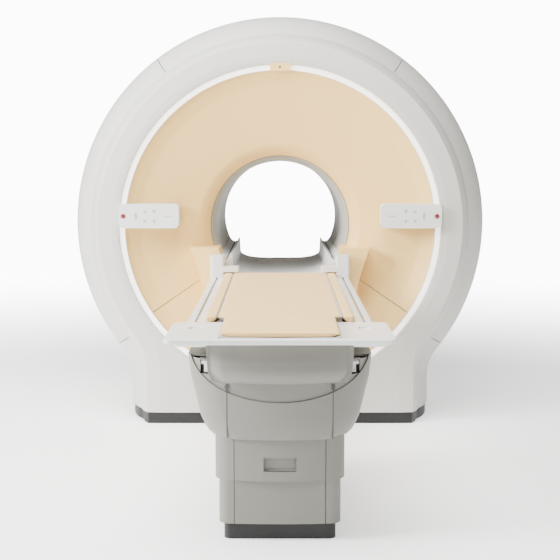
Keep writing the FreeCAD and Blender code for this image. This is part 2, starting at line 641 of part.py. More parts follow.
def lift_column():
    """Telescopic column in three stages, with its hydraulic ram and pump unit."""
    half = COLUMN_HALF
    arm_low, arm_high = MID_TOP - 33, MID_TOP - 3
    # the lowest stage ends below the middle stage's arms at the bottom of the lift
    stages = (("lower_column", PLATE_TOP, arm_low - LIFT / 2 - 10), ("middle_column", 160, MID_TOP),
              ("upper_column", 290, FRAME_LOW - FIT))
    reach = LOWER_HALF + SLEEVE_STEP - SLEEVE_WALL - FIT
    for name, low, high in stages:
        tube = square(half, low, high)
        if name == "middle_column":
            # welded arms carry the mid sleeve
            tube = tube.fuse(box(-reach, reach, PED_Y - 60, PED_Y + 60, arm_low, arm_high))
        inner = half - COLUMN_WALL
        save(name, tube.cut(square(inner, low - 1, high + 1)))
        half = inner - FIT
    low, high = PLATE_TOP + FIT, LOWER_TOP + 20
    cylinder = upright(RAM_R + 10, 0, PED_Y, low, high)
    save("lift_cylinder", cylinder.cut(upright(RAM_R + PIN_FIT, 0, PED_Y, low + 12, high + 1)))
    save("lift_rod", upright(RAM_R, 0, PED_Y, high - 110, FRAME_LOW - FIT))
    wall_y = PED_Y + COLUMN_HALF + FIT
    tank = box(-80, 80, wall_y, wall_y + 110, PLATE_TOP + FIT, 190)
    save("hydraulic_pump", tank.fuse(along(42, 0, wall_y + 110, wall_y + 250, 80)))


def floor_duct():
    """Cable duct on the floor between the pedestal and the magnet."""
    end = -RIDGE_Y + PLINTH_INSET + FIT
    start = PED_BACK_Y - 2 * KICK_INSET - 20
    outer = box(-DUCT_HALF, DUCT_HALF, start, -COVER_FACE_Y + PLINTH_INSET - FIT, 0, DUCT_HEIGHT)
    inner = box(-DUCT_HALF + 3, DUCT_HALF - 3, -4000, end, -1, DUCT_HEIGHT - 3)
    save("floor_duct", outer.cut(inner))


# ---- patient table: moving body -------------------------------------------------------------------
def body_solid(inset):
    """Table body: rounded in plan, narrowing downwards."""
    # the lowest edge clears the middle sleeve
    foot = LOWER_HALF + SLEEVE_STEP + 12
    levels = [(BODY_LOW, foot), (BODY_LOW + 20, foot + 20), (BODY_LOW + 47, foot + 34),
              (BODY_LOW + 70, foot + 45), (SKIRT_LOW, BODY_HALF - 9), (FRAME_LOW - FIT, BODY_HALF)]
    wires = []
    for z, half in levels:
        pull = (BODY_HALF - half) * BODY_PULL
        half -= inset
        front, back = BODY_FRONT_Y + pull + inset, PED_BACK_Y + 60 - pull - inset
        wires.append(rounded(-half, half, front, back, 110, z))
    return Part.makeLoft(wires, True, True)


def collar_cut(y0, y1, grow):
    """Elliptic cylinder along Y that cuts the U of the collar."""
    ellipse = Part.Ellipse(V(0, y0, COLLAR_Z), COLLAR_HALF + grow, COLLAR_DROP + grow)
    ellipse.Axis = V(0, -1, 0)
    ellipse.XAxis = V(1, 0, 0)
    face = Part.Face(Part.Wire(ellipse.toShape()))
    return face.extrude(V(0, y1 - y0, 0))


def table_body():
    top = FRAME_LOW - FIT
    outer = body_solid(0)
    room = body_solid(BODY_WALL).common(box(-500, 500, -4000, 0, BODY_LOW - 1, top - 8))
    shell = outer.cut(room).cut(box(-FRAME_HALF + 30, FRAME_HALF - 30, -4000, 0, top - 20, top + 1).common(
        box(-500, 500, BODY_FRONT_Y + 60, PED_BACK_Y, top - 20, top + 1)))
    around = SLEEVE_STEP + 4
    throat = block(-LOWER_HALF - around, LOWER_HALF + around, PED_FRONT_Y - around, PED_BACK_Y + around,
                   BODY_LOW - 1, BODY_LOW + 45, 40 + around)
    shell = shell.cut(throat)
    front_room = (BODY_FRONT_Y - 10, BODY_FRONT_Y + 90)
    shell = shell.cut(collar_cut(*front_room, 0))
    middle = box(-PANEL_SPLIT, PANEL_SPLIT, BODY_FRONT_Y - 10, BODY_FRONT_Y + 60, BODY_LOW - 1,
                 SKIRT_LOW + 20)
    seam = BODY_SEAM
    wide = box(-PANEL_SPLIT - seam, PANEL_SPLIT + seam, BODY_FRONT_Y - 10, BODY_FRONT_Y + 60 + seam,
               BODY_LOW - 1, SKIRT_LOW + 20)
    save("body_front_panel", shell.common(middle))
    rest = shell.cut(wide)
    halves = [rest.common(box(*side, -4000, 0, 0, 900)) for side in ((-500, -seam / 2), (seam / 2, 500))]
    save("body_covers", *halves)

    # collar: an inner shell that shows inside the U, with a recess for each release lever
    inset = BODY_WALL + FIT
    collar = body_solid(inset).cut(body_solid(inset + 4))
    low, high = COLLAR_Z - COLLAR_DROP - 14, top - 8 - FIT
    collar = collar.common(box(-500, 500, -4000, BODY_FRONT_Y + 130, low, high))
    for side in (-1, 1):
        x0, x1 = sorted([side * LEVER_IN, side * LEVER_OUT])
        pocket = box(x0 - 6, x1 + 6, BODY_FRONT_Y - 10, BODY_FRONT_Y + 62, LEVER_LOW - 6, LEVER_HIGH + 4)
        room = box(x0 - 3, x1 + 3, BODY_FRONT_Y - 11, BODY_FRONT_Y + 59, LEVER_LOW - 3, LEVER_HIGH + 1)
        cup = pocket.cut(room).common(body_solid(inset))
        pin = across(PIVOT_R, x0 - 4, x1 + 4, LEVER_Y, PIVOT_Z)
        collar = collar.cut(room).fuse(cup).fuse(pin)
    save("collar", collar.removeSplitter())
    levers()


def levers():
    """Release levers that hang on the pins across the collar's recesses."""
    blade = box(-LEVER_OUT, -LEVER_IN, LEVER_Y - 4, LEVER_Y + 4, LEVER_LOW + 2, PIVOT_Z)
    lever = blade.fuse(across(9, -LEVER_OUT, -LEVER_IN, LEVER_Y, PIVOT_Z))
    lever = lever.cut(across(PIVOT_R + PIN_FIT, -LEVER_OUT - 1, -LEVER_IN + 1, LEVER_Y, PIVOT_Z))
    pair("release_lever", lever.removeSplitter())


def skirt():
    """Convex apron below the near end of the table."""
    top = FLANGE_TOP - 12 - FIT
    levels = [(SKIRT_LOW, SKIRT_HALF - 22, 26), (SKIRT_LOW + 14, SKIRT_HALF - 16, 12),
              (660, SKIRT_HALF - 9, 3), (705, SKIRT_HALF - 4, 0), (top, SKIRT_HALF, 8)]

    def solid(inset):
        back = BODY_FRONT_Y + 150
        wires = [rounded(-half + inset, half - inset, SKIRT_FRONT_Y + pull + inset, back, 90, z)
                 for z, half, pull in levels]
        return Part.makeLoft(wires, True, True)

    apron = solid(0).cut(solid(BODY_WALL))
    floor = solid(0).common(box(-500, 500, -4000, 0, SKIRT_LOW, SKIRT_LOW + BODY_WALL))
    apron = apron.fuse(floor).common(box(-500, 500, -4000, BODY_FRONT_Y - FIT, 0, 900))
    save("table_skirt", apron.removeSplitter())


def table_frame():
    """Hollow beam under the tabletop, with flanges for the rails and a slot for the carriage."""
    near, far = TABLE_NEAR_Y + 160, TABLE_FAR_Y - 14
    deck = BOARD_LOW - FIT
    half = [(0, FRAME_LOW), (FRAME_HALF, FRAME_LOW), (FRAME_HALF, FLANGE_TOP - 12),
            (RAIL_OUT - 14, FLANGE_TOP - 12), (RAIL_OUT - 14, FLANGE_TOP), (FRAME_HALF, FLANGE_TOP),
            (FRAME_HALF, FLANGE_TOP + 22),
            (130, FLANGE_TOP + 22), (130, deck), (0, deck)]
    beam = prism_y(both_sides(half), near, far)
    inner = FRAME_HALF - FRAME_WALL
    beam = beam.cut(box(-inner, inner, near + 10, far - 10, FRAME_LOW + FRAME_WALL, FLANGE_TOP + 12))
    beam = beam.cut(box(-SLOT_HALF, SLOT_HALF, near - 1, far - 120, FLANGE_TOP, deck + 1))
    tip_half = [(0, FLANGE_TOP - 12), (WING_OUT - 40, FLANGE_TOP - 12), (WING_OUT - 40, FLANGE_TOP),
                (0, FLANGE_TOP)]
    tip = prism_y(both_sides(tip_half), TABLE_NEAR_Y + 60, WING_REAR_Y)
    tip = tip.cut(box(-inner, inner, near + 10, 0, 700, 900))
    guide = box(-12, 12, near + 20, far - 20, FRAME_LOW + FRAME_WALL, FRAME_LOW + FRAME_WALL + 16)
    save("table_frame", beam.fuse(tip).fuse(guide).removeSplitter())
    low = FRAME_LOW + FRAME_WALL + 4
    carriage = box(-SLOT_HALF + 2, SLOT_HALF - 2, near + 30, near + 170, low, BOARD_LOW - FIT)
    rail = box(-12 - FIT, 12 + FIT, near, near + 200, low - 1, FRAME_LOW + FRAME_WALL + 16 + FIT)
    save("carriage", carriage.cut(rail))
    # toothed belt along one side of the beam
    belt_x = 60.0
    pulley_r = 20.0
    z = FRAME_LOW + FRAME_WALL + 26
    ends = (near + 60, far - 170)
    outline = stadium(belt_x, ends, z, pulley_r + 2.5, 10).cut(stadium(belt_x, ends, z, pulley_r + FIT, 12))
    save("drive_belt", outline)
    for name, y in zip(("idler_pulley", "drive_pulley"), ends):
        wheel = across(pulley_r, belt_x - 10, belt_x + 10, y, z)
        save(name, wheel.cut(across(SHAFT_R + PIN_FIT, belt_x - 11, belt_x + 11, y, z)))
    save("pulley_shafts", *[across(SHAFT_R, belt_x - 18, FRAME_HALF - FRAME_WALL - FIT, y, z) for y in ends])
    save("drive_motor", across(30, belt_x + 60, belt_x + 170, ends[1] - 0, z + 4).cut(
        across(SHAFT_R + FIT, belt_x, belt_x + 200, ends[1], z)))


def stadium(x, ends, z, r, half_width):
    """Slab round two ends that lie along Y."""
    slab = box(x - half_width, x + half_width, ends[0], ends[1], z - r, z + r)
    for y in ends:
        slab = slab.fuse(across(r, x - half_width, x + half_width, y, z))
    return slab.removeSplitter()


def tabletop():
    near, far = TABLE_NEAR_Y + 15, TABLE_FAR_Y - 13
    low = BOARD_LOW
    edge = BOARD_HALF
    dish = [(0, low + 14), (200, low + 17), (232, low + 24), (edge - 1, low + 32)]
    board = [(0, low), (130, low), (205, low + 10), (edge, low + 30), (edge, low + 32)] + dish[::-1]
    pad = [(x, z + FIT) for x, z in dish] + [(edge - 1, MATTRESS_TOP), (0, MATTRESS_TOP)]
    # the near end is narrower, between the wings
    trim = WING_IN - PAD_GAP
    corners = [box(trim, 300, near - 1, WING_REAR_Y + PAD_GAP, 700, 900)]
    corners.append(mirrored(corners[0]))
    for name, half in (("tabletop_board", board), ("mattress", pad)):
        body = prism_y(both_sides(half), near, far)
        for corner in corners:
            body = body.cut(corner)
        save(name, body)


def table_sides():
    """Rails, arm pads, wings and far blocks, each a left piece and its mirror image."""
    rail = box(-RAIL_OUT, -RAIL_IN, WING_REAR_Y + 1, TABLE_FAR_Y, FLANGE_TOP, RAIL_TOP)
    groove = box(-338, -328, WING_REAR_Y, TABLE_FAR_Y + 1, RAIL_TOP - 10, RAIL_TOP + 1)
    both("side_rails", rail.cut(groove))
    inner = BOARD_HALF + PAD_GAP
    outline = [(-FRAME_HALF - FIT, FLANGE_TOP + FIT), (-FRAME_HALF - FIT, FLANGE_TOP + 30),
               (-inner, FLANGE_TOP + 44), (-inner, MATTRESS_TOP), (-RAIL_IN + FIT, MATTRESS_TOP),
               (-RAIL_IN + FIT, FLANGE_TOP + FIT)]
    both("arm_pads", prism_y(outline, WING_REAR_Y + 1, TABLE_FAR_Y - 13))
    wing = block(-WING_OUT, -WING_IN, TABLE_NEAR_Y, WING_REAR_Y, FLANGE_TOP + 24, RAIL_TOP, 26)
    foot = block(-WING_OUT + 30, -FRAME_HALF - 6, TABLE_NEAR_Y + 90, WING_REAR_Y - 30, FLANGE_TOP + FIT,
                 FLANGE_TOP + 24, 20)
    wing = wing.fuse(foot)
    recess = block(-345, -300, TABLE_NEAR_Y + 270, TABLE_NEAR_Y + 330, RAIL_TOP - 8, RAIL_TOP + 1, 10)
    both("table_wings", wing.cut(recess).removeSplitter())
    far = (TABLE_FAR_Y - 73, TABLE_FAR_Y - 6)
    post = block(-RAIL_OUT - 4, -RAIL_IN, *far, RAIL_TOP + FIT, BLOCK_TOP, 14)
    arm = block(-RAIL_IN - 20, -218, *far, BLOCK_LOW, BLOCK_LOW + 30, 9)
    both("end_blocks", post.fuse(arm).removeSplitter())


# ---- build ----------------------------------------------------------------------------------------
os.makedirs("parts", exist_ok=True)
shells()
save("front_fascia", fascia(LIP_R, -1))
save("rear_fascia", fascia(REAR_LIP_R, 1))
save("cover_frames", cover_frame(-1), cover_frame(1))
plinth()
funnels()
light_ring()
bridge()
dock_pod()
control_panels()
magnet()
coils_in_bore()
magnet_base()
pedestal()
lift_column()
floor_duct()
table_body()
skirt()
table_frame()
tabletop()
table_sides()
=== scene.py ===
"""Finished surfaces for a whole-body magnetic resonance scanner: covers, lit funnel, bore and patient table.

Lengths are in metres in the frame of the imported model: Z = 0 is the floor, Y = 0 the isocentre, and +Y runs
along the bore away from the patient table. Run as a script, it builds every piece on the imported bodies.
"""

import json
from math import pi, radians

import bmesh
import bpy
import numpy as np
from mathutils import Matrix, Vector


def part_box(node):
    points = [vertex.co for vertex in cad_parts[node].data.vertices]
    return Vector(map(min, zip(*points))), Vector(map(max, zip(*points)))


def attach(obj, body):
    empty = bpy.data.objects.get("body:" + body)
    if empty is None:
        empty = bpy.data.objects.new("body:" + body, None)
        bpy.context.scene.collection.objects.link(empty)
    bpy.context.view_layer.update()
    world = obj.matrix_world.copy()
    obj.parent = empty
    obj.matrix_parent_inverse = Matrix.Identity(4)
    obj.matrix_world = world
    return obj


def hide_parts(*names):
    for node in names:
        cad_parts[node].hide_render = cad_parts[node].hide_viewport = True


bl_info = {
    "name": "Magnetic resonance scanner",
    "version": (1, 0, 0),
    "blender": (4, 5, 0),
    "location": "View3D > Sidebar > Scanner",
    "description": "Builds the covers, bore and patient table of a magnetic resonance scanner",
    "category": "Add Mesh",
}

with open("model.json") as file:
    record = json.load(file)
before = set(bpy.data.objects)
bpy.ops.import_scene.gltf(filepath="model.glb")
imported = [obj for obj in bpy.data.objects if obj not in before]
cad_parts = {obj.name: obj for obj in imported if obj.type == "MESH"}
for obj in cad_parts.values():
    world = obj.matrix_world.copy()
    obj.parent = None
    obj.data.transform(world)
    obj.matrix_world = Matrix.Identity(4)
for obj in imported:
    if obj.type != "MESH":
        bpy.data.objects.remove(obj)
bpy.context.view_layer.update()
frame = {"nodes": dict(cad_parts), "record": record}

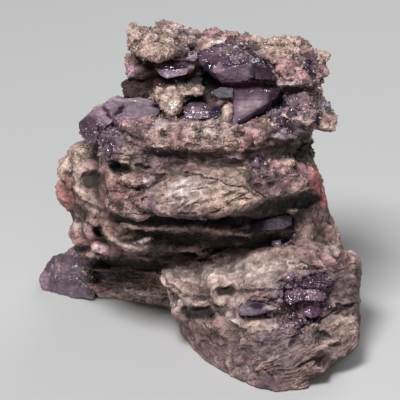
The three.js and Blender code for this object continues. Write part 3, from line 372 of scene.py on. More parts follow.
============
▶ [SET TASK]
The lines to return run from the one containing "# ---- build" down to the one containing "cad_parts[node].hide_render = cad_parts[node].hide_viewport"; give them exactly, both included, and no others.

▶ [RESULT OF THIS EXERCISE]
# ---- build ----------------------------------------------------------------------------------------
os.makedirs("parts", exist_ok=True)
shells()
save("front_fascia", fascia(LIP_R, -1))
save("rear_fascia", fascia(REAR_LIP_R, 1))
save("cover_frames", cover_frame(-1), cover_frame(1))
plinth()
funnels()
light_ring()
bridge()
dock_pod()
control_panels()
magnet()
coils_in_bore()
magnet_base()
pedestal()
lift_column()
floor_duct()
table_body()
skirt()
table_frame()
tabletop()
table_sides()
=== scene.py ===
"""Finished surfaces for a whole-body magnetic resonance scanner: covers, lit funnel, bore and patient table.

Lengths are in metres in the frame of the imported model: Z = 0 is the floor, Y = 0 the isocentre, and +Y runs
along the bore away from the patient table. Run as a script, it builds every piece on the imported bodies.
"""

import json
from math import pi, radians

import bmesh
import bpy
import numpy as np
from mathutils import Matrix, Vector


def part_box(node):
    points = [vertex.co for vertex in cad_parts[node].data.vertices]
    return Vector(map(min, zip(*points))), Vector(map(max, zip(*points)))


def attach(obj, body):
    empty = bpy.data.objects.get("body:" + body)
    if empty is None:
        empty = bpy.data.objects.new("body:" + body, None)
        bpy.context.scene.collection.objects.link(empty)
    bpy.context.view_layer.update()
    world = obj.matrix_world.copy()
    obj.parent = empty
    obj.matrix_parent_inverse = Matrix.Identity(4)
    obj.matrix_world = world
    return obj


def hide_parts(*names):
    for node in names:
        cad_parts[node].hide_render = cad_parts[node].hide_viewport = True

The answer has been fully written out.